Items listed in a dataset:
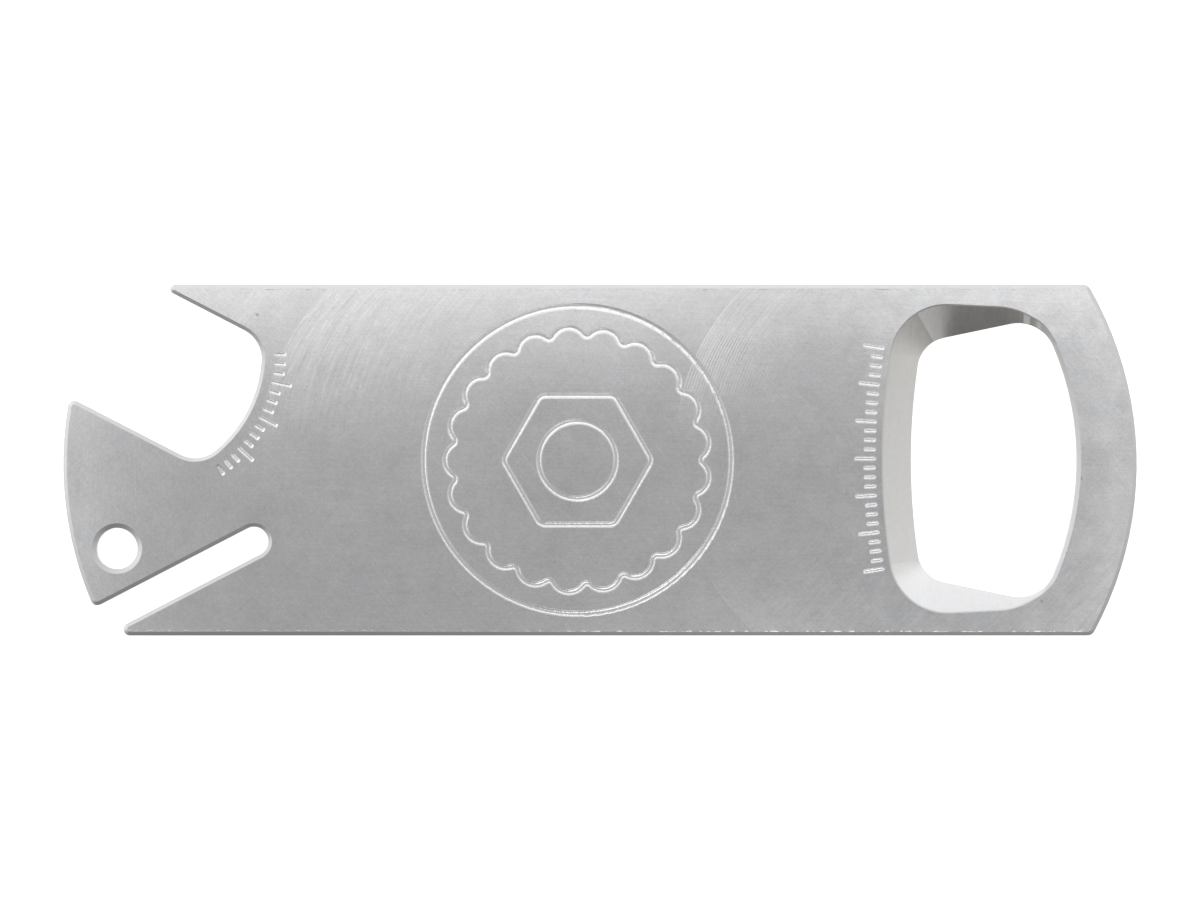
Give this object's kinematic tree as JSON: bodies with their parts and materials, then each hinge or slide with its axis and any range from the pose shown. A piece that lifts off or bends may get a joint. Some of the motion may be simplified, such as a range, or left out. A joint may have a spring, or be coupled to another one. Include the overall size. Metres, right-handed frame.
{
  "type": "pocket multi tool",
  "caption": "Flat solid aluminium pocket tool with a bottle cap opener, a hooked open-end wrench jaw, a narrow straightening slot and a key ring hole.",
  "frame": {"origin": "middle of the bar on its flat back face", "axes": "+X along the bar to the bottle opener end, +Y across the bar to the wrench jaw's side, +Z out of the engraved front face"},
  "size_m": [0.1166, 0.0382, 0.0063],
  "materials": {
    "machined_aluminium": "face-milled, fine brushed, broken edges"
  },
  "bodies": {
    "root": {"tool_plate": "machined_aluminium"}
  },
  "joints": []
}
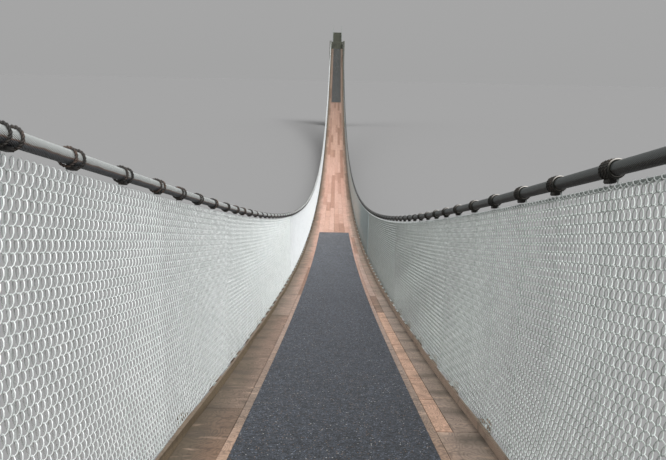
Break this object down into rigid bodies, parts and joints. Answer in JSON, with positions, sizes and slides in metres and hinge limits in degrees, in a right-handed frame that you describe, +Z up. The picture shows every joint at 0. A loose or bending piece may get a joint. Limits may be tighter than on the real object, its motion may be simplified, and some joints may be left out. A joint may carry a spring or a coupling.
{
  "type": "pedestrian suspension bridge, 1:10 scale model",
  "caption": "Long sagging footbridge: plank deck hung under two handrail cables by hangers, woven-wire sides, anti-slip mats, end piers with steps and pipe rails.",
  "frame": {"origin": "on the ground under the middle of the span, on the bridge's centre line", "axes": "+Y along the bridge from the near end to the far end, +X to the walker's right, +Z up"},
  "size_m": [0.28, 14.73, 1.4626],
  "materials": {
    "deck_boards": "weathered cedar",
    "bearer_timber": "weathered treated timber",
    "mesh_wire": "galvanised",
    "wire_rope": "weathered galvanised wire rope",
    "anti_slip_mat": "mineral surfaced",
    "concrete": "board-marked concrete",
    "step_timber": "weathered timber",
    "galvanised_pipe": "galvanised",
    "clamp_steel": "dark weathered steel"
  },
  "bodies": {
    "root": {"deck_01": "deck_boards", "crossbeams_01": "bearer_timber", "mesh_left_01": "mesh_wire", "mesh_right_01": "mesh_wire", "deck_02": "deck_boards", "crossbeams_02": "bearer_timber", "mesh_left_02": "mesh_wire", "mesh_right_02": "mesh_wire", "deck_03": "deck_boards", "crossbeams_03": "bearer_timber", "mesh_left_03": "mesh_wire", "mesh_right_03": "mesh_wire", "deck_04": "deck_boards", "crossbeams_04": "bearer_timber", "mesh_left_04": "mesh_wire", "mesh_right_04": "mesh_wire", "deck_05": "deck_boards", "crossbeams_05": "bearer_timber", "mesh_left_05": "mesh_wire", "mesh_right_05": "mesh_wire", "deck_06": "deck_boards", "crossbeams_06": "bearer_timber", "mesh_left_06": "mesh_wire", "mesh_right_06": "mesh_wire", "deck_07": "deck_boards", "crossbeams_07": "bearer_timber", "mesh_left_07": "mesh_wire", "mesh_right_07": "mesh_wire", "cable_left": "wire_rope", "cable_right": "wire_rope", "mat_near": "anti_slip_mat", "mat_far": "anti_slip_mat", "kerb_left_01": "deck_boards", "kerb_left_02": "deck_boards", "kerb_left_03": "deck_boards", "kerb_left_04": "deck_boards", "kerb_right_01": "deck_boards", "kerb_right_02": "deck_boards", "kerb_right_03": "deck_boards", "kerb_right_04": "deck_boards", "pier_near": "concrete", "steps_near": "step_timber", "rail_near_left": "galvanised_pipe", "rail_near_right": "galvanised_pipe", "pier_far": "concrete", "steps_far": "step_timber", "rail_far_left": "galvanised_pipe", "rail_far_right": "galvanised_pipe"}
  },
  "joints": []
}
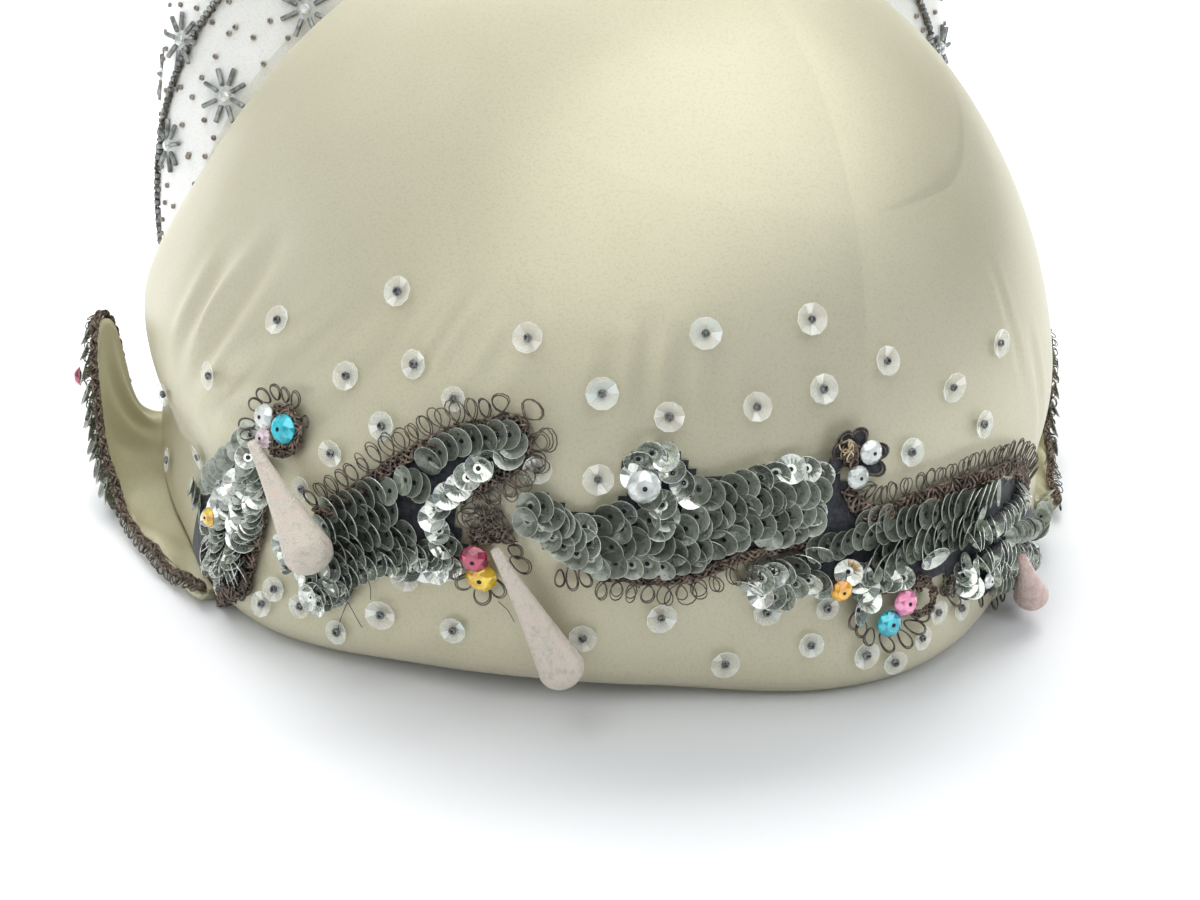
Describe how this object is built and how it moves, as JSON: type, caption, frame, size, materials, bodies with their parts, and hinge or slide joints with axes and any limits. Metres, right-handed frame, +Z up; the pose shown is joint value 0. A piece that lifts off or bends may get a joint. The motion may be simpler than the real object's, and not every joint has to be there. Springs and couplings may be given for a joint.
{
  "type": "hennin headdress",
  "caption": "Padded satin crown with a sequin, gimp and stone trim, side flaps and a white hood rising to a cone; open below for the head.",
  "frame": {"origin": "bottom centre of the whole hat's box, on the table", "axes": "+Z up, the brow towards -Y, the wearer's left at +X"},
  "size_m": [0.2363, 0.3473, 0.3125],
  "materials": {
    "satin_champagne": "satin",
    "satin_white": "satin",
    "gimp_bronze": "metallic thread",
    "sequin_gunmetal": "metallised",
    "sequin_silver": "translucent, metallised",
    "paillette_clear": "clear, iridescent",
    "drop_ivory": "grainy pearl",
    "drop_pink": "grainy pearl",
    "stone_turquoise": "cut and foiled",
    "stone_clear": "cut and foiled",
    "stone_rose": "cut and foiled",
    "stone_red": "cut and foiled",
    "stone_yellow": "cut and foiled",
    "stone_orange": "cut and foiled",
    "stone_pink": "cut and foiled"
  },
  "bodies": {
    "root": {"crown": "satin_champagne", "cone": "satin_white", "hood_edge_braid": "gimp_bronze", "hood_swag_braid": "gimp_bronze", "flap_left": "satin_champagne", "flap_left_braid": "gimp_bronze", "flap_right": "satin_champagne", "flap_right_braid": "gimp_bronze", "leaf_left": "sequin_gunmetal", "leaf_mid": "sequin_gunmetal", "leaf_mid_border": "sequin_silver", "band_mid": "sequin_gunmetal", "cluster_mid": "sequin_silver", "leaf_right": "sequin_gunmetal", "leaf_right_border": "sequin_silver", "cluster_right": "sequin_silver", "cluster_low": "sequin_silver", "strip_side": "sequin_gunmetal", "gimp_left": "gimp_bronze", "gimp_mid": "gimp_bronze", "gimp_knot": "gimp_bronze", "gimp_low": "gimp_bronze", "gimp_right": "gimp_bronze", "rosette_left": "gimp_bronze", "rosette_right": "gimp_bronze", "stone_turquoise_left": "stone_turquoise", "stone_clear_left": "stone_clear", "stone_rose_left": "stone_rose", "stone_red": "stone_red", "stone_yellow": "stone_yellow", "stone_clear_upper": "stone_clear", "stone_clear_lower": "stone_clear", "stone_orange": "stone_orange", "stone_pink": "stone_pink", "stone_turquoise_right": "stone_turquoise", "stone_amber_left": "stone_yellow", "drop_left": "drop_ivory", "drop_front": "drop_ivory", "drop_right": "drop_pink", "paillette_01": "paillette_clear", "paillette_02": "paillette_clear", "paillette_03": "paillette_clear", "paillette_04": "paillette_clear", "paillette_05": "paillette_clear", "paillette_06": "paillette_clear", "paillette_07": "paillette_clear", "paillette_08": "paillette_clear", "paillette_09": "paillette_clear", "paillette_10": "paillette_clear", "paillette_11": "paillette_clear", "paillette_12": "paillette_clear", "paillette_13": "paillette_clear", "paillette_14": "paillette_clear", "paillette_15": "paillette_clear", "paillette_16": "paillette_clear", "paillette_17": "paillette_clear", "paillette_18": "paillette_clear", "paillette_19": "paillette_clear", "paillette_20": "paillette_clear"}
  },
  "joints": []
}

### [Instructions for the task]
Extract every record and return it verbatim.

### [Task answer]
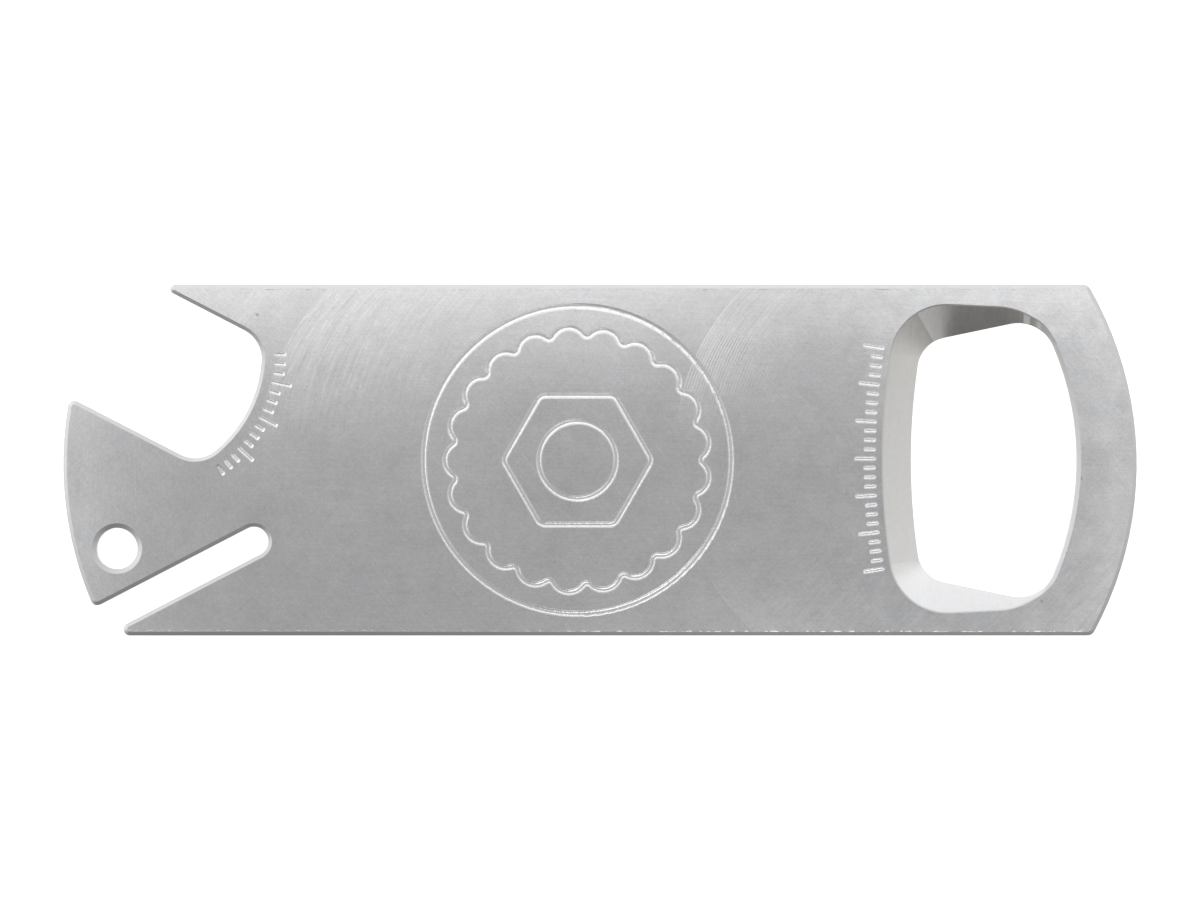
Give this object's kinematic tree as JSON: bodies with their parts and materials, then each hinge or slide with its axis and any range from the pose shown. A piece that lifts off or bends may get a joint. Some of the motion may be simplified, such as a range, or left out. A joint may have a spring, or be coupled to another one. Include the overall size. Metres, right-handed frame.
{
  "type": "pocket multi tool",
  "caption": "Flat solid aluminium pocket tool with a bottle cap opener, a hooked open-end wrench jaw, a narrow straightening slot and a key ring hole.",
  "frame": {"origin": "middle of the bar on its flat back face", "axes": "+X along the bar to the bottle opener end, +Y across the bar to the wrench jaw's side, +Z out of the engraved front face"},
  "size_m": [0.1166, 0.0382, 0.0063],
  "materials": {
    "machined_aluminium": "face-milled, fine brushed, broken edges"
  },
  "bodies": {
    "root": {"tool_plate": "machined_aluminium"}
  },
  "joints": []
}
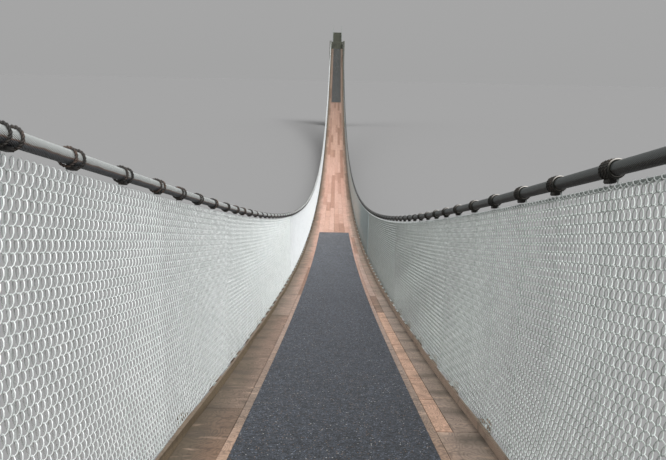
Break this object down into rigid bodies, parts and joints. Answer in JSON, with positions, sizes and slides in metres and hinge limits in degrees, in a right-handed frame that you describe, +Z up. The picture shows every joint at 0. A loose or bending piece may get a joint. Limits may be tighter than on the real object, its motion may be simplified, and some joints may be left out. A joint may carry a spring or a coupling.
{
  "type": "pedestrian suspension bridge, 1:10 scale model",
  "caption": "Long sagging footbridge: plank deck hung under two handrail cables by hangers, woven-wire sides, anti-slip mats, end piers with steps and pipe rails.",
  "frame": {"origin": "on the ground under the middle of the span, on the bridge's centre line", "axes": "+Y along the bridge from the near end to the far end, +X to the walker's right, +Z up"},
  "size_m": [0.28, 14.73, 1.4626],
  "materials": {
    "deck_boards": "weathered cedar",
    "bearer_timber": "weathered treated timber",
    "mesh_wire": "galvanised",
    "wire_rope": "weathered galvanised wire rope",
    "anti_slip_mat": "mineral surfaced",
    "concrete": "board-marked concrete",
    "step_timber": "weathered timber",
    "galvanised_pipe": "galvanised",
    "clamp_steel": "dark weathered steel"
  },
  "bodies": {
    "root": {"deck_01": "deck_boards", "crossbeams_01": "bearer_timber", "mesh_left_01": "mesh_wire", "mesh_right_01": "mesh_wire", "deck_02": "deck_boards", "crossbeams_02": "bearer_timber", "mesh_left_02": "mesh_wire", "mesh_right_02": "mesh_wire", "deck_03": "deck_boards", "crossbeams_03": "bearer_timber", "mesh_left_03": "mesh_wire", "mesh_right_03": "mesh_wire", "deck_04": "deck_boards", "crossbeams_04": "bearer_timber", "mesh_left_04": "mesh_wire", "mesh_right_04": "mesh_wire", "deck_05": "deck_boards", "crossbeams_05": "bearer_timber", "mesh_left_05": "mesh_wire", "mesh_right_05": "mesh_wire", "deck_06": "deck_boards", "crossbeams_06": "bearer_timber", "mesh_left_06": "mesh_wire", "mesh_right_06": "mesh_wire", "deck_07": "deck_boards", "crossbeams_07": "bearer_timber", "mesh_left_07": "mesh_wire", "mesh_right_07": "mesh_wire", "cable_left": "wire_rope", "cable_right": "wire_rope", "mat_near": "anti_slip_mat", "mat_far": "anti_slip_mat", "kerb_left_01": "deck_boards", "kerb_left_02": "deck_boards", "kerb_left_03": "deck_boards", "kerb_left_04": "deck_boards", "kerb_right_01": "deck_boards", "kerb_right_02": "deck_boards", "kerb_right_03": "deck_boards", "kerb_right_04": "deck_boards", "pier_near": "concrete", "steps_near": "step_timber", "rail_near_left": "galvanised_pipe", "rail_near_right": "galvanised_pipe", "pier_far": "concrete", "steps_far": "step_timber", "rail_far_left": "galvanised_pipe", "rail_far_right": "galvanised_pipe"}
  },
  "joints": []
}
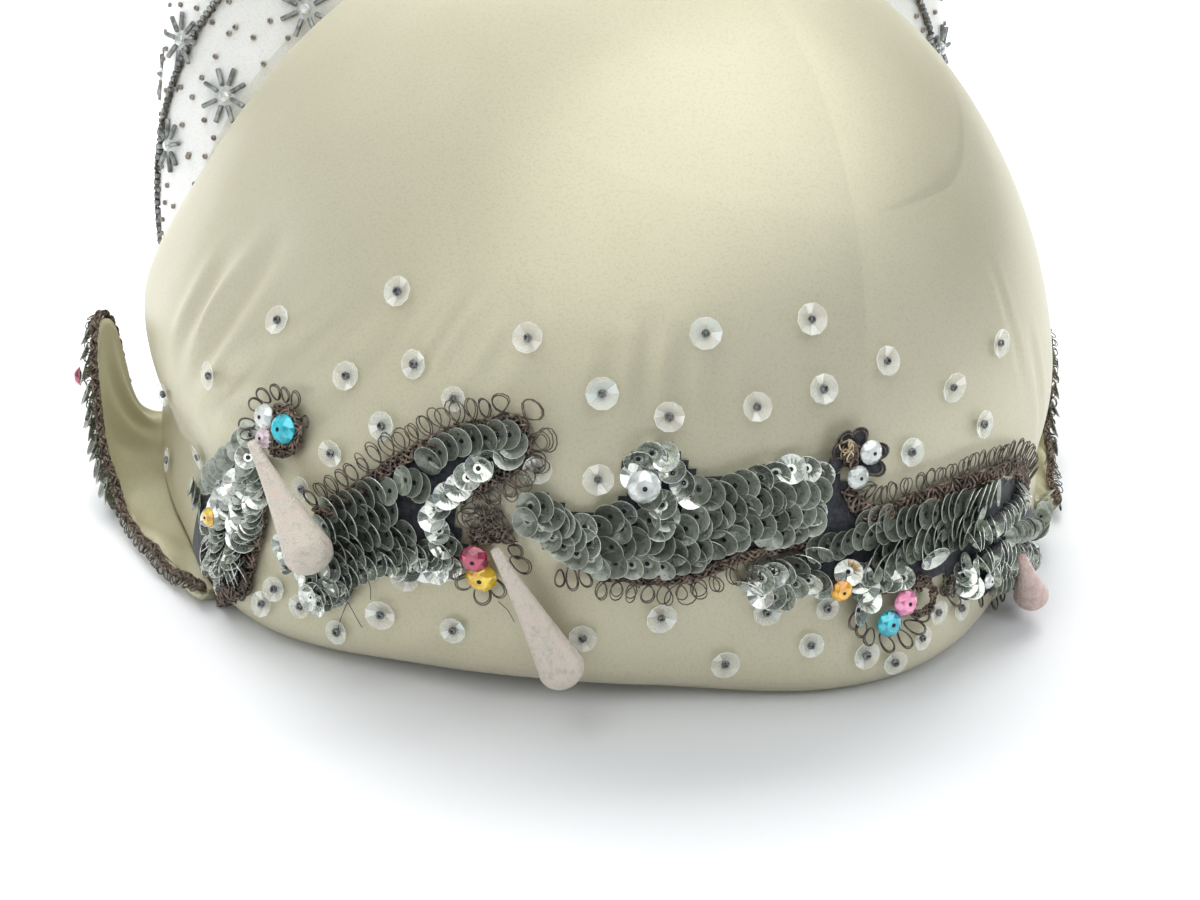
Describe how this object is built and how it moves, as JSON: type, caption, frame, size, materials, bodies with their parts, and hinge or slide joints with axes and any limits. Metres, right-handed frame, +Z up; the pose shown is joint value 0. A piece that lifts off or bends may get a joint. The motion may be simpler than the real object's, and not every joint has to be there. Springs and couplings may be given for a joint.
{
  "type": "hennin headdress",
  "caption": "Padded satin crown with a sequin, gimp and stone trim, side flaps and a white hood rising to a cone; open below for the head.",
  "frame": {"origin": "bottom centre of the whole hat's box, on the table", "axes": "+Z up, the brow towards -Y, the wearer's left at +X"},
  "size_m": [0.2363, 0.3473, 0.3125],
  "materials": {
    "satin_champagne": "satin",
    "satin_white": "satin",
    "gimp_bronze": "metallic thread",
    "sequin_gunmetal": "metallised",
    "sequin_silver": "translucent, metallised",
    "paillette_clear": "clear, iridescent",
    "drop_ivory": "grainy pearl",
    "drop_pink": "grainy pearl",
    "stone_turquoise": "cut and foiled",
    "stone_clear": "cut and foiled",
    "stone_rose": "cut and foiled",
    "stone_red": "cut and foiled",
    "stone_yellow": "cut and foiled",
    "stone_orange": "cut and foiled",
    "stone_pink": "cut and foiled"
  },
  "bodies": {
    "root": {"crown": "satin_champagne", "cone": "satin_white", "hood_edge_braid": "gimp_bronze", "hood_swag_braid": "gimp_bronze", "flap_left": "satin_champagne", "flap_left_braid": "gimp_bronze", "flap_right": "satin_champagne", "flap_right_braid": "gimp_bronze", "leaf_left": "sequin_gunmetal", "leaf_mid": "sequin_gunmetal", "leaf_mid_border": "sequin_silver", "band_mid": "sequin_gunmetal", "cluster_mid": "sequin_silver", "leaf_right": "sequin_gunmetal", "leaf_right_border": "sequin_silver", "cluster_right": "sequin_silver", "cluster_low": "sequin_silver", "strip_side": "sequin_gunmetal", "gimp_left": "gimp_bronze", "gimp_mid": "gimp_bronze", "gimp_knot": "gimp_bronze", "gimp_low": "gimp_bronze", "gimp_right": "gimp_bronze", "rosette_left": "gimp_bronze", "rosette_right": "gimp_bronze", "stone_turquoise_left": "stone_turquoise", "stone_clear_left": "stone_clear", "stone_rose_left": "stone_rose", "stone_red": "stone_red", "stone_yellow": "stone_yellow", "stone_clear_upper": "stone_clear", "stone_clear_lower": "stone_clear", "stone_orange": "stone_orange", "stone_pink": "stone_pink", "stone_turquoise_right": "stone_turquoise", "stone_amber_left": "stone_yellow", "drop_left": "drop_ivory", "drop_front": "drop_ivory", "drop_right": "drop_pink", "paillette_01": "paillette_clear", "paillette_02": "paillette_clear", "paillette_03": "paillette_clear", "paillette_04": "paillette_clear", "paillette_05": "paillette_clear", "paillette_06": "paillette_clear", "paillette_07": "paillette_clear", "paillette_08": "paillette_clear", "paillette_09": "paillette_clear", "paillette_10": "paillette_clear", "paillette_11": "paillette_clear", "paillette_12": "paillette_clear", "paillette_13": "paillette_clear", "paillette_14": "paillette_clear", "paillette_15": "paillette_clear", "paillette_16": "paillette_clear", "paillette_17": "paillette_clear", "paillette_18": "paillette_clear", "paillette_19": "paillette_clear", "paillette_20": "paillette_clear"}
  },
  "joints": []
}